The connection between good deeds and faith is also in Jesus’ teaching. In John 10, Jesus made some very radical statements:

1. I am the Gate; whoever enters through me will be saved. John 10:9

…anyone who does not enter the sheep pen by the gate, but climbs in by some other way, is a thief and a robber . John 10:1

In other words, Jesus claimed to be the only path to life. Every worldview needs Jesus at its centre to complete it.

2. I am the Good Shepherd. John 10:14.

A shepherd protects the sheep, keeping them safe. Jesus said He is the protector.

3. ‘The Father and I are one.’

Once again the…leaders picked up stones to kill him.

Jesus said, ‘At my Father’s direction I have done many things to help the people. For which one of these good deeds are you killing me?’

They replied, ‘Not for any good work, but for blasphemy, because you, a mere man, have made yourself God.’ John 10:30-33

Did you notice Jesus’ response to their threats to kill Him? “I’m doing the kind of good deeds that God does to help people.
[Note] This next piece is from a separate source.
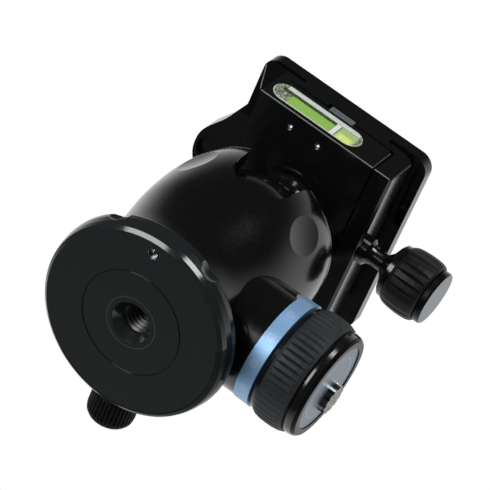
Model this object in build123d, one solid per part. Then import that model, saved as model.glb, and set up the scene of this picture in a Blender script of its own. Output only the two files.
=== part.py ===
from build123d import *
import os

# Tripod ball head. Millimetres, +Z up the body axis, origin at the centre of the base's mounting face.
# +X carries the main lock knob and the clamp knob, -Y the drop notch and the tube level, +Y the pan lock.

os.makedirs("parts", exist_ok=True)

# ---- driving dimensions ----
PLAY = 0.05                # running clearance of a pin in its bore, on the radius

BASE_FACE_R = 29.0
BASE_FLANGE_R = 31.0
BASE_TOP = 8.0
THREAD_R = 9.525 / 2       # 3/8-16 tripod thread, 9.525 mm across
THREAD_DEPTH = 13.0
BUSH_R = 6.6               # steel thread bush let into the base
SCALLOP_ANGLES = (-125, -64, 27, 88, 150)
SET_SCREW_AT = (-2.3, -25.2)
SET_SCREW_R = 1.8

HUB_R = 14.0
HUB_TOP = 17.5
RETAINER_R = 17.5

HOUSING_BOTTOM = 8.3
HOUSING_TOP = 71.6
HOUSING_PROFILE = [        # outer radius, height
    (26.2, 8.3), (25.3, 10.6), (24.9, 14.0), (24.8, 18.5), (25.3, 24.5), (26.5, 32.0), (27.8, 39.5),
    (28.5, 47.0), (28.6, 55.0), (28.0, 61.5), (26.8, 67.0),
]
BORE_R = 22.5
FLOOR_TOP = 21.0
LIP_BOTTOM = 68.0
DIMPLE_Z = 54.0
DIMPLE_DEPTH = 0.9
DIMPLE_SPHERE = 50.0       # shallow cut by a large ball: an oval taller than wide on the round wall
DIMPLE_ANGLES = (-135, -46, 46, 135)

BALL_R = 22.0
BALL_Z = 57.5
SEAT_R = 22.3
NECK_R = 8.4
SPIGOT_R = 6.0             # the stem's end, which the clamp turns on
SPIGOT_TOP = 94.0
NOTCH_HALF = 9.5
NOTCH_Z = 57.6             # centre of the round bottom of the notch
NOTCH_FLARE = [(9.5, 57.6), (10.3, 65.0), (11.6, 69.0), (14.0, 73.0)]

KNOB_Z = 28.0
BOSS_R = 17.3
BOSS_END = 32.4
RING_R = 17.6
RING_END = 37.3
SPINDLE_R = 3.0
KNOB_START = 37.6
GRIP_START = 39.4
GRIP_R = 18.65
GRIP_END = 49.5
KNOB_FACE = 53.2
DIAL_AT = (6.0, 4.0)       # across and up from the knob axis
DIAL_R = 4.8

PAN_Z = 14.5
PAN_START = 35.7           # inner face of the pan-lock knob
PAN_KNOB_R = 7.5
PAN_SCREW_R = 2.0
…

Why are you angry?” (see also John 10:19, 25)

In other words, there are actions one expects of someone who represents God.

From this story, there are two things that are important:

1. To recognize Jesus of Nazareth for who He claims to be: the only path to life, the one who cares about you and watches over you, and God in human form.

2. To help people as God’s representative.

Christmas is about both. Christmas celebrates God becoming born as a baby (Matthew 1:23) to save us from our sins (Matthew 1:21). God came our way to help us as an expression of love for us. Christmas is about Jesus, God in human form, and it’s about self-giving love.

Nicholas of Myra did what he could to help a family in need. What can you do this Christmas as an expression of gratitude for God’s Christmas gift 2000 years ago?